━━━━━ PROVIDED MATERIAL

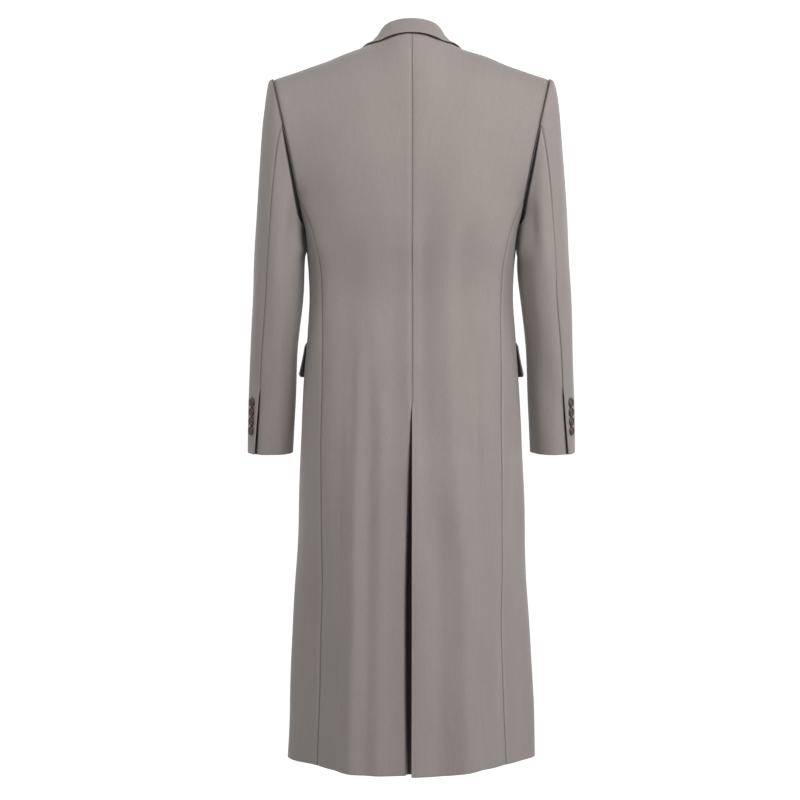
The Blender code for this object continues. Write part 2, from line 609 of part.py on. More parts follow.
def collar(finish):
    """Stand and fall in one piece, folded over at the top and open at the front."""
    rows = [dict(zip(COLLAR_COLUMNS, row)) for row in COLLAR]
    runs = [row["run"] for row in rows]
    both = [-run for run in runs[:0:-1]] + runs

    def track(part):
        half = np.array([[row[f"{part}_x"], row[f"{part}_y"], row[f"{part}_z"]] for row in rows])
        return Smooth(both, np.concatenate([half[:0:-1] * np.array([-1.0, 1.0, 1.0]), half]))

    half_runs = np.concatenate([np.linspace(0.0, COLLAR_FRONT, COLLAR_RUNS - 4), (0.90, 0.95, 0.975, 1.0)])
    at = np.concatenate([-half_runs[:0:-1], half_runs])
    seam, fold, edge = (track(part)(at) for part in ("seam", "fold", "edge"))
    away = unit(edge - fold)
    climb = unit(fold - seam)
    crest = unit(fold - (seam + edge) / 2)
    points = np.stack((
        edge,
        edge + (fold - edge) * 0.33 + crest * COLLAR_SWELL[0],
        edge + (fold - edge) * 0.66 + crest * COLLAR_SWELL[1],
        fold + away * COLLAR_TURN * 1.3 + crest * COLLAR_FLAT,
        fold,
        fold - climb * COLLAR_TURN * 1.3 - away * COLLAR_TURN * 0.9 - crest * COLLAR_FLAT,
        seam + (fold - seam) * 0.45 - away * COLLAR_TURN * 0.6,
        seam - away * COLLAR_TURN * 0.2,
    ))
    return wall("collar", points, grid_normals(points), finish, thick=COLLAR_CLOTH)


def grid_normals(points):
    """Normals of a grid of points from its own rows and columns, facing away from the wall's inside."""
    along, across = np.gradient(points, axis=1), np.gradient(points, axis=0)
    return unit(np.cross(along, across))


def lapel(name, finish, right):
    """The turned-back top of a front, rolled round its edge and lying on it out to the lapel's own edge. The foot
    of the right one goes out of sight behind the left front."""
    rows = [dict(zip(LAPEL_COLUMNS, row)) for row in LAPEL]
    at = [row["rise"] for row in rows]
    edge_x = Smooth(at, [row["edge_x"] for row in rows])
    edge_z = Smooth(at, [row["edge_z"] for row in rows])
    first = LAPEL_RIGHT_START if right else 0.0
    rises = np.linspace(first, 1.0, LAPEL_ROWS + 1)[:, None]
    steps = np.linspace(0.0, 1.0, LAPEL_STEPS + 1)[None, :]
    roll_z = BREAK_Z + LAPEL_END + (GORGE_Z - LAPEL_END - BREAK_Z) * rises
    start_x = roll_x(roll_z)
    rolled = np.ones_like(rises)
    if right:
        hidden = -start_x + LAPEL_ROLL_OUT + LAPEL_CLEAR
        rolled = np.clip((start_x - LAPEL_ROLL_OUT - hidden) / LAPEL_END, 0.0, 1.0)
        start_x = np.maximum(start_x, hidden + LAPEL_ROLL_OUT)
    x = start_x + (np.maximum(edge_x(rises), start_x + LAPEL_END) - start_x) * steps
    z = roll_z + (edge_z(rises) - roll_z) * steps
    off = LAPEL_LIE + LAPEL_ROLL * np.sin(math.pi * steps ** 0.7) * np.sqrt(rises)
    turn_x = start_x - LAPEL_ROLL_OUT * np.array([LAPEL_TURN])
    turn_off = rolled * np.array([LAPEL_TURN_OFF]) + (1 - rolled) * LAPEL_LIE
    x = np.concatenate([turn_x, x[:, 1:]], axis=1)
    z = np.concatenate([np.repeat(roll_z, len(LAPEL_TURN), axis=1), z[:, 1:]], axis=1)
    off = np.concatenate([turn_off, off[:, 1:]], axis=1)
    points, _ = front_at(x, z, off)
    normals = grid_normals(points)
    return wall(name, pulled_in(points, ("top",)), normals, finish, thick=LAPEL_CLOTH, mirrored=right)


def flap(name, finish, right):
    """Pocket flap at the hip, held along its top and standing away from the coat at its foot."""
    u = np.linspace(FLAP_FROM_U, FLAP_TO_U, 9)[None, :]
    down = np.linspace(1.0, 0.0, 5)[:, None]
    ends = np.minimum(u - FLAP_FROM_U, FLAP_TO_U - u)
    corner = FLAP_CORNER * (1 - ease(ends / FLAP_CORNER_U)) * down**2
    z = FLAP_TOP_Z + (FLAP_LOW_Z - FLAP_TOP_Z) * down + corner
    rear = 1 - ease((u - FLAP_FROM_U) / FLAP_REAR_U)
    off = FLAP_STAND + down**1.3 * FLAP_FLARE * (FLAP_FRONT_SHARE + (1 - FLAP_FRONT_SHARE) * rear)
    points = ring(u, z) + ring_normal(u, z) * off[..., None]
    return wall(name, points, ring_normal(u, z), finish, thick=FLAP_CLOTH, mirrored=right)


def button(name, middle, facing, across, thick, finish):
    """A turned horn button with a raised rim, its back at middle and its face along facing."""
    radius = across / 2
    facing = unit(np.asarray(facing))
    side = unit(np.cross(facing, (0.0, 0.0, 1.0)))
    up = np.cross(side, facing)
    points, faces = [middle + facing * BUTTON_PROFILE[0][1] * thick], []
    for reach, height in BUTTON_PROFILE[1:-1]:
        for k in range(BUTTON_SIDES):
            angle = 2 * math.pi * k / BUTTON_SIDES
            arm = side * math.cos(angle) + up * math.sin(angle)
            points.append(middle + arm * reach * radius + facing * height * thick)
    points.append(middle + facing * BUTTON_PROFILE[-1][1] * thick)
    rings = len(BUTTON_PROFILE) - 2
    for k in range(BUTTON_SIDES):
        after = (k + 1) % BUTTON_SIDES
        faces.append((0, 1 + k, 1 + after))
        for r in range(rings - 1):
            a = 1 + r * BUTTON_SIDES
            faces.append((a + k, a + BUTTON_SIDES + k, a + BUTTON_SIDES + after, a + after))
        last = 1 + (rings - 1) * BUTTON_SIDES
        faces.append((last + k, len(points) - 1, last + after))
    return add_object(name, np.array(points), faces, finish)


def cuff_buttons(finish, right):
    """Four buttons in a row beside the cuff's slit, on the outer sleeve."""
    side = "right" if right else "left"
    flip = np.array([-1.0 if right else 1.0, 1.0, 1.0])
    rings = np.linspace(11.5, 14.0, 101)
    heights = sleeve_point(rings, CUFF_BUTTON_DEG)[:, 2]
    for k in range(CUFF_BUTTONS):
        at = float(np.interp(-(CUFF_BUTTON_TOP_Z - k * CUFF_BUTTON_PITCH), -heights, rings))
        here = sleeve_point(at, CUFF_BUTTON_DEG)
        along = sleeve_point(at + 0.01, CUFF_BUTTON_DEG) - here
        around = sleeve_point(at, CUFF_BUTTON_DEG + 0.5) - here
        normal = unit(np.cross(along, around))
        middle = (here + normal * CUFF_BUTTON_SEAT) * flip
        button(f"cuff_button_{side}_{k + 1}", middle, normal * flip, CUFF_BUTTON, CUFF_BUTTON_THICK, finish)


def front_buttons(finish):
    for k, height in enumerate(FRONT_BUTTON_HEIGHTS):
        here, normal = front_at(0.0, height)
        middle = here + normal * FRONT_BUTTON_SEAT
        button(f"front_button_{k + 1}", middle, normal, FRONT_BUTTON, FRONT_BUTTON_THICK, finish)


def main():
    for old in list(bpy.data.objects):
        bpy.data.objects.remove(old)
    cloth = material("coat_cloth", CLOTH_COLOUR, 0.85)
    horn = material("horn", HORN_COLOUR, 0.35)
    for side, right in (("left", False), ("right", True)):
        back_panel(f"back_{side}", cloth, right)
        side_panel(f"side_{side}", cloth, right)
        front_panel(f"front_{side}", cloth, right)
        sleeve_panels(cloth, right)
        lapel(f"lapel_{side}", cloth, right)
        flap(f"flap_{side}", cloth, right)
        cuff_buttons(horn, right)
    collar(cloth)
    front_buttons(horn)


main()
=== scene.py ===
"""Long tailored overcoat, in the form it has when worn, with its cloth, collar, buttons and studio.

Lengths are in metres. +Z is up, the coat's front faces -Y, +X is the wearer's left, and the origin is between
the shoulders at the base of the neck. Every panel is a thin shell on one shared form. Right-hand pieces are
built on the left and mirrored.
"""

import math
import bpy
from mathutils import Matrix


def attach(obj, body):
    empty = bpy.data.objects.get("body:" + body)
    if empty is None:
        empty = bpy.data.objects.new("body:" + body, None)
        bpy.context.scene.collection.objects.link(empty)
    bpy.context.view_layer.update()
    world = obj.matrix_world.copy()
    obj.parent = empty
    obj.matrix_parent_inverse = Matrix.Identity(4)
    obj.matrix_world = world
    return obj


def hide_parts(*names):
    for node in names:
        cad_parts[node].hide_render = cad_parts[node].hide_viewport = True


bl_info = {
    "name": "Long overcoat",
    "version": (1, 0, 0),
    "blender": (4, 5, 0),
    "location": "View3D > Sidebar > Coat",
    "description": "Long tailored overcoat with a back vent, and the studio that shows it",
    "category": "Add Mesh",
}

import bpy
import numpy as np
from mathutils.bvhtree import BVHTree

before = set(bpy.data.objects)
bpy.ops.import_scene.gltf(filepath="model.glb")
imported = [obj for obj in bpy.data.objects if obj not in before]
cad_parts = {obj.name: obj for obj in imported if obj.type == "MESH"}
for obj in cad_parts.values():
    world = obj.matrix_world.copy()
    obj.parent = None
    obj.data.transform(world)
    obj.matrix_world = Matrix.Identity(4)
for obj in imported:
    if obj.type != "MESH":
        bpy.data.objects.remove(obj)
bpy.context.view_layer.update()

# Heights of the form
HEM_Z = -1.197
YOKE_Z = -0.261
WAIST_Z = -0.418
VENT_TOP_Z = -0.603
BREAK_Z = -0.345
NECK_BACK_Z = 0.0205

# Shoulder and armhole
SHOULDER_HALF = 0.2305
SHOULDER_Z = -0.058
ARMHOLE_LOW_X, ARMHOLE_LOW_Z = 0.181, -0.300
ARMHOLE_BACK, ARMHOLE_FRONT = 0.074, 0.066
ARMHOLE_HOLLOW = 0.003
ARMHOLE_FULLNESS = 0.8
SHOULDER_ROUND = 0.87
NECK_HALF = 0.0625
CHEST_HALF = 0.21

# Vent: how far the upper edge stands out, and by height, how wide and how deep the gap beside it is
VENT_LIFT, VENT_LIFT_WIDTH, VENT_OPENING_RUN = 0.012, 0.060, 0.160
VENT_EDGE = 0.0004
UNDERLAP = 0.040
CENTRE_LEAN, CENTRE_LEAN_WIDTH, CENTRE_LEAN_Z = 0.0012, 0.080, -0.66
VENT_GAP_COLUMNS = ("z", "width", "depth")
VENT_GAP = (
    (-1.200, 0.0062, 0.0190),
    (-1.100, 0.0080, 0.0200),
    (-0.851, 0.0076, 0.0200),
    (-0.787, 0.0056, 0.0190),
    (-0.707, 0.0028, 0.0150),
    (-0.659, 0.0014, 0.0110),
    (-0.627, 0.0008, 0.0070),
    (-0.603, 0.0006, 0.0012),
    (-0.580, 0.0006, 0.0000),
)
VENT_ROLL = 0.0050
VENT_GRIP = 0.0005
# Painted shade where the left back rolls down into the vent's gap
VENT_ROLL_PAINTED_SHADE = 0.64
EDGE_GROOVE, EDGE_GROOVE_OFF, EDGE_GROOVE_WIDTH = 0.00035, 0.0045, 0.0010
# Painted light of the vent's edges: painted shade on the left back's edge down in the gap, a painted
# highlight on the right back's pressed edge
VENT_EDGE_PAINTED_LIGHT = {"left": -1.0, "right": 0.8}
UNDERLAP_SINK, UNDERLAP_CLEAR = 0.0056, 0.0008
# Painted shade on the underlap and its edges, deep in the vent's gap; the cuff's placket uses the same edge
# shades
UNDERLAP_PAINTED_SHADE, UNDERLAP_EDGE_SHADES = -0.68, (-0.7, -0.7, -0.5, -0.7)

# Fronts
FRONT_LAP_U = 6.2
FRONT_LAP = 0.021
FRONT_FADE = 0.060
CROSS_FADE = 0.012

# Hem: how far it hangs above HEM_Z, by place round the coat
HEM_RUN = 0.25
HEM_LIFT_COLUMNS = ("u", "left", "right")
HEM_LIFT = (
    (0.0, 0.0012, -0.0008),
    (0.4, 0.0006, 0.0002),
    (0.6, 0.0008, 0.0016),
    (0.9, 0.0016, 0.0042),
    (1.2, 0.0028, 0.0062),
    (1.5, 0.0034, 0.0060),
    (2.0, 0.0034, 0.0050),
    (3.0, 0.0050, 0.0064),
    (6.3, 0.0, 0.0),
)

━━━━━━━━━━

## [EXERCISE BRIEF]
Exact duplication is required for the lines above, from the line that contains "for side, right" to the line that contains "obj.parent = None", inclusive; omit all others.

## [EXERCISE RESULT]
    for side, right in (("left", False), ("right", True)):
        back_panel(f"back_{side}", cloth, right)
        side_panel(f"side_{side}", cloth, right)
        front_panel(f"front_{side}", cloth, right)
        sleeve_panels(cloth, right)
        lapel(f"lapel_{side}", cloth, right)
        flap(f"flap_{side}", cloth, right)
        cuff_buttons(horn, right)
    collar(cloth)
    front_buttons(horn)


main()
=== scene.py ===
"""Long tailored overcoat, in the form it has when worn, with its cloth, collar, buttons and studio.

Lengths are in metres. +Z is up, the coat's front faces -Y, +X is the wearer's left, and the origin is between
the shoulders at the base of the neck. Every panel is a thin shell on one shared form. Right-hand pieces are
built on the left and mirrored.
"""

import math
import bpy
from mathutils import Matrix


def attach(obj, body):
    empty = bpy.data.objects.get("body:" + body)
    if empty is None:
        empty = bpy.data.objects.new("body:" + body, None)
        bpy.context.scene.collection.objects.link(empty)
    bpy.context.view_layer.update()
    world = obj.matrix_world.copy()
    obj.parent = empty
    obj.matrix_parent_inverse = Matrix.Identity(4)
    obj.matrix_world = world
    return obj


def hide_parts(*names):
    for node in names:
        cad_parts[node].hide_render = cad_parts[node].hide_viewport = True


bl_info = {
    "name": "Long overcoat",
    "version": (1, 0, 0),
    "blender": (4, 5, 0),
    "location": "View3D > Sidebar > Coat",
    "description": "Long tailored overcoat with a back vent, and the studio that shows it",
    "category": "Add Mesh",
}

import bpy
import numpy as np
from mathutils.bvhtree import BVHTree

before = set(bpy.data.objects)
bpy.ops.import_scene.gltf(filepath="model.glb")
imported = [obj for obj in bpy.data.objects if obj not in before]
cad_parts = {obj.name: obj for obj in imported if obj.type == "MESH"}
for obj in cad_parts.values():
    world = obj.matrix_world.copy()
    obj.parent = None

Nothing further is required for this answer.